The Jurassic coast , England’s first natural World Heritage site , is 95 miles of coastline stretching from Studland Bay in Dorset to Exmouth in East Devon. Fossils and rocks found in its cliffs and beaches date back to 185 million years, from the Triassic to the Jurassic and Cretaceous periods. It offers something for everyone – sandy coasts for a family beach holiday, cliffs and rocky beaches for fossil hunters , the South West Coast Path for walkers and hikers. We spent 4 days exploring the Jurassic coast and it was just about enough time to see the main sights.
Studland Bay, Dorset is the perfect place to start a road trip along this spectacular part of England. Owned by the National Trust , it comprises Shell Bay, Knoll beach , Middle beach and South beach. We stopped at Knoll beach first – a sandy stretch of coast which is perfect for playing in sand and building sandcastles. You can hire kayaks and boats here and of course , there is a cafe from which to buy ice cream!
South beach was our next stop. Instead of heading for the sandy beach again, we set off on the coast path to see Old Harry Rocks. The path is about a mile each way and is a relatively easy walk. At the end, we were rewarded with spectacular views of the chalk stacks known as Old Harry Rocks and the blue waters of the English channel.
Driving on the A351 , we stopped at Corfe Castle – its ruins were the inspiration for Kirrin castle in the Famous Five series by Enid Blyton. With our little one fast asleep by now , we decided to not go in and instead drove right on to take the A352, driving past Osmington’s iconic white horse on the hillside to reach our Bed and Breakfast in the village of Sutton Poyntz near Weymouth.
The next day, we took the scenic B3517 which meanders along the coastline , making numerous photostops on the way. This road though is not for the fainthearted – being narrow with sharp bends and blind turns, it is best for those used to driving within the UK. The road goes right through the heart of quaint little villages with stone houses and thatched roofs , with the 13 miles between Abbotsbury and Burton Bradstock being the most picturesque.
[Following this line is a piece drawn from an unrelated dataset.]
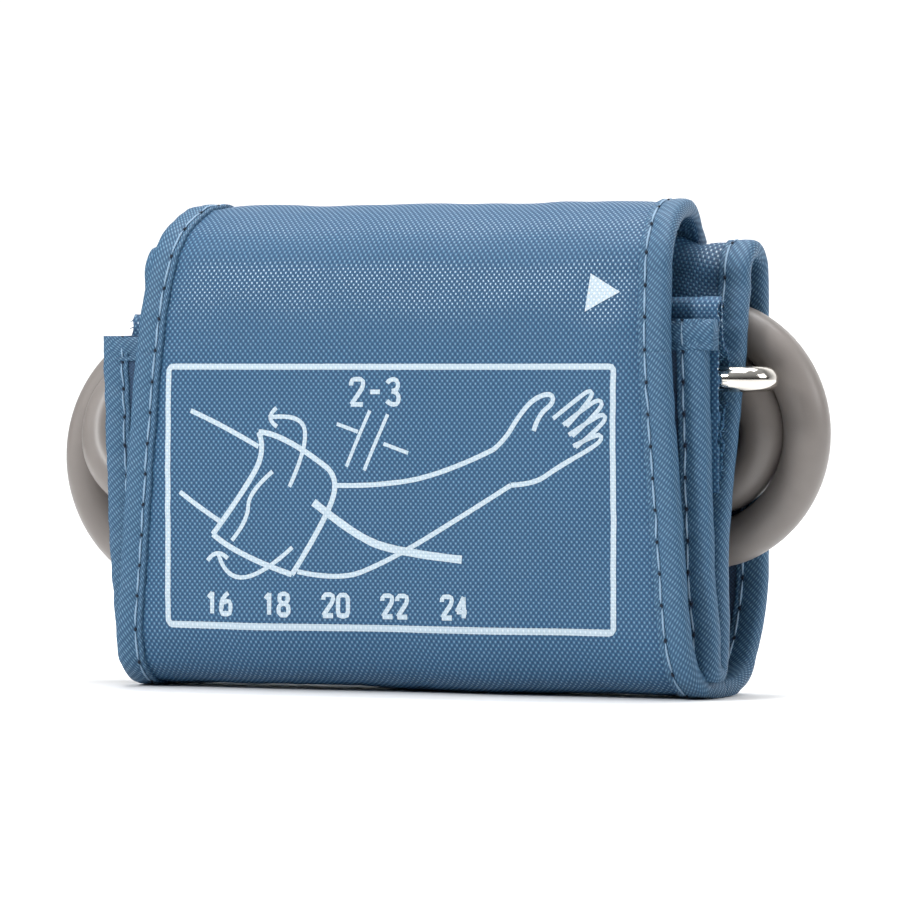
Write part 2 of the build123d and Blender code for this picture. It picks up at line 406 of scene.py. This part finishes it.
class ClothLine:
    def __init__(self, points):
        self.fine = smoothRoute(points)
        steps = np.linalg.norm(np.diff(self.fine, axis=0), axis=1)
        self.run = np.concatenate([[0.0], np.cumsum(steps)])
        self.length = float(self.run[-1])

    def at(self, s):
        return np.array([np.interp(s, self.run, self.fine[:, k]) for k in (0, 1)])

    def near(self, y, z):
        gaps = np.linalg.norm(self.fine - np.array((y, z)), axis=1)
        return float(self.run[np.argmin(gaps)])

    # the point this far along the line, across it and off it; nothing sinks into the table
    def place(self, s, x, h):
        here = self.at(s)
        way = self.at(min(s + 0.5, self.length)) - self.at(max(s - 0.5, 0.0))
        way = way / np.linalg.norm(way)
        z = here[1] + way[0] * h + self.sag(s, x, here[1])
        return Vector((x, here[0] - way[1] * h, max(z, tableClearance))) * metre

    def sag(self, s, x, z):
        return 0.0


def ramp(value, low, high):
    share = min(max((value - low) / (high - low), 0.0), 1.0)
    return share * share * (3 - 2 * share)


# the wrapped strip: its ring end hangs lower on the left, its upper fold is full in the middle,
# and the flap's two sides drop on to that fold behind the crest
class WrappedStrip(ClothLine):
    def sag(self, s, x, z):
        ringEnd = -drop["ringEnd"] * ramp(-x, 12, 54) * exp(-s / 14)
        rise = ramp(s, mark["ring"] + 6, mark["upperFold"] - 5)
        fall = ramp(-s, -mark["upperFold"] - 7, -mark["upperFold"])
        full = drop["upperFold"] * (rise * fall) * (1 - ramp(abs(x), 38, 48))
        flap = -drop["flap"] * ramp(abs(x), 26, 42) * ramp(s, mark["crest"], mark["tip"] - 1)
        return ringEnd + full + flap


# the casing hangs with the ring end it is sewn to
class Casing(ClothLine):
    def sag(self, s, x, z):
        return -drop["ringEnd"] * ramp(-x, 12, 52) * ramp(z, 55, 62)


strip = WrappedStrip(stripRoute)
mark = {
    "ringEnd": 0.0,
    "lowerFold": strip.near(-5.6, 3.2),
    "ring": strip.near(0.9, 52),
    "upperFold": strip.near(10.7, 71.6),
    "baseBack": strip.near(13.5, 17),
    "baseMiddle": strip.near(0.0, 2.5),
    "frontFold": strip.near(-12.5, 14),
    "flapSeam": strip.near(-12.1, 56),
    "flapFold": strip.near(-9.9, 67),
    "crest": strip.near(5.4, 79),
    "tip": strip.length,
}
widthNames = ("ringEnd", "lowerFold", "ring", "upperFold", "baseBack", "frontFold", "flapFold", "tip")
widthMarks = [mark[name] for name in widthNames]
halfWidths = [54.2, 54.0, 54.0, 55.2, 54.5, 50.9, 46.8, 43.6]
sideShifts = [-1.8, 0.0, 1.5, -1.0, -0.3, 0.0, 0.0, 0.0]


def halfWidth(s):
    return float(np.interp(s, widthMarks, halfWidths)) + 0.22 * noise.noise((s / 9.0, 4.2, 0.0))


def sideShift(s):
    return float(np.interp(s, widthMarks, sideShifts))


# how far the cloth stands off its line: pinched by the binding, gathered by the stitches, loose elsewhere
def relief(s, x):
    inward = max(halfWidth(s) - abs(x - sideShift(s)) - stripCloth["bindWidth"], 0.0)
    side = 1.0 if x > 0 else -1.0
    pinch = -crease["pinch"] * exp(-inward / 1.1)
    gather = crease["gather"] * exp(-inward / 5.5) * noise.noise((s / 2.6, side * 7.0, inward / 14.0))
    ripple = crease["ripple"] * exp(-inward / 3.0) * cos(2 * pi * s / stripCloth["stitch"])
    waves = crease["broad"] * noise.noise((x / 24.0, s / 20.0, 3.1))
    waves += crease["small"] * noise.noise((x / 7.0, s / 8.0, 8.0))
    broad = (1 - exp(-inward / 6.0)) * waves
    slack = crease["slack"] * exp(-((inward - 4.0) / 5.0) ** 2)
    slack *= ramp(s, mark["upperFold"] - 16, mark["upperFold"] - 6)
    slack *= ramp(-s, -mark["upperFold"] - 14, -mark["upperFold"] - 2) * sin((s + inward * 1.6) / 2.6)
    return pinch + gather + ripple + broad + slack


# a closed slab of cloth: one grid for each face, joined round the rim
def clothMesh(name, line, start, end, half, top, bottom, materials, shift=None):
    across = int(2 * half(start) / meshStep["across"])
    along = int(ceil((end - start) / meshStep["along"]))
    bm = bmesh.new()
    runLayer, acrossLayer = bm.verts.layers.float.new("run"), bm.verts.layers.float.new("across")
    for side, height in enumerate((top, bottom)):
        before = set(bm.verts)
        bmesh.ops.create_grid(bm, x_segments=across, y_segments=along, size=1.0)
        fresh = [v for v in bm.verts if v not in before]
        for vert in fresh:
            s = start + (end - start) * (vert.co.y + 1) / 2
            x = half(s) * vert.co.x + (shift(s) if shift else 0.0)
            vert[runLayer], vert[acrossLayer] = s, x
            vert.co = line.place(s, x, height(s, x))
        if side == 0:
            for face in bm.faces:
                face.material_index = 0
                face.tag = True
        else:
            turned = [f for f in bm.faces if not f.tag]
            for face in turned:
                face.material_index = 1
            bmesh.ops.reverse_faces(bm, faces=turned)
    rim = [e for e in bm.edges if e.is_boundary]
    for edge in rim:
        edge.smooth = False
    made = bmesh.ops.bridge_loops(bm, edges=rim)
    for face in made["faces"]:
        face.material_index = 1
    uv = bm.loops.layers.uv.new("cloth")
    for face in bm.faces:
        for loop in face.loops:
            loop[uv].uv = (loop.vert[acrossLayer], loop.vert[runLayer])
    bmesh.ops.recalc_face_normals(bm, faces=bm.faces)
    return newPiece(name, bm, materials)


def stripPanel(name, start, end, materials):
    thick = stripCloth["thick"]
    return clothMesh(
        name, strip, start, end,
        lambda s: halfWidth(s) - stripCloth["edge"],
        lambda s, x: thick + relief(s, x),
        lambda s, x: innerShare * relief(s, x),
        materials, sideShift,
    )


def stitchDip(s):
    gap = (s / stripCloth["stitch"]) % 1.0
    return exp(-((min(gap, 1 - gap) * stripCloth["stitch"] / 0.9) ** 2))


# the tape's outline across one edge: (distance in from the edge, height)
def bindingSection():
    thick, tape = stripCloth["thick"], stripCloth["tape"]
    face = [
        (5.05, 0.05), (4.95, tape), (4.5, tape * 0.95), (3.9, tape * 0.55),
        (3.3, tape * 0.95), (2.2, tape * 1.1), (1.1, tape), (0.35, tape * 0.5),
    ]
    top = [(e, thick + t) for e, t in face]
    bottom = [(e, -t) for e, t in reversed(face)]
    return top + [(0.0, thick * 0.75), (-0.08, thick * 0.5), (0.0, thick * 0.25)] + bottom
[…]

The seaside resort town of Lyme Regis was our first stop of the day. Big mistake – we struggled to find parking in the town, which was heaving with tourists on Bank Holiday Monday. The beach was crowded with families and the ice cream shops had a queue which stretched for almost half a mile! After the mandatory ice-cream-on-the-beach stop , we wound our way through the crowds to Dinosaurland fossil museum. My 4 year old went completely beserk here and could not contain his excitement on seeing the huge dinosaur skeletons and row upon row of fascinating fossils!
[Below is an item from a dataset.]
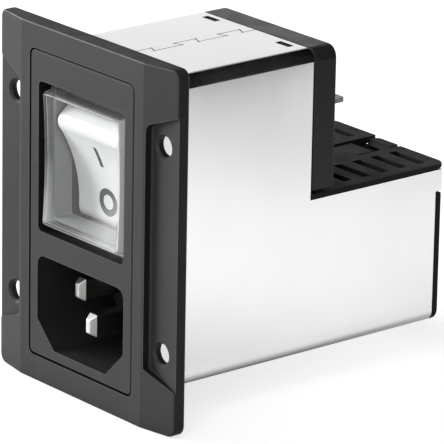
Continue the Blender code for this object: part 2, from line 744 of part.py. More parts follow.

Wanting to escape the heaving mass of humanity , we then left for the quieter beach of Branscombe nearby. Navigating the narrow lanes of this village was an adventure in itself – often we had to hug the hedges or reverse to a wider section of the road to let oncoming traffic pass. The Branscombe beach is mainly a shingle beach – perfect for spending hours throwing pebbles into the calm blue waters. Surrounded by limestone cliffs, it is a beautiful place to spend a few hours under a beach umbrella, against the sound of waves lapping at the shore and the winds blowing salty sea spray.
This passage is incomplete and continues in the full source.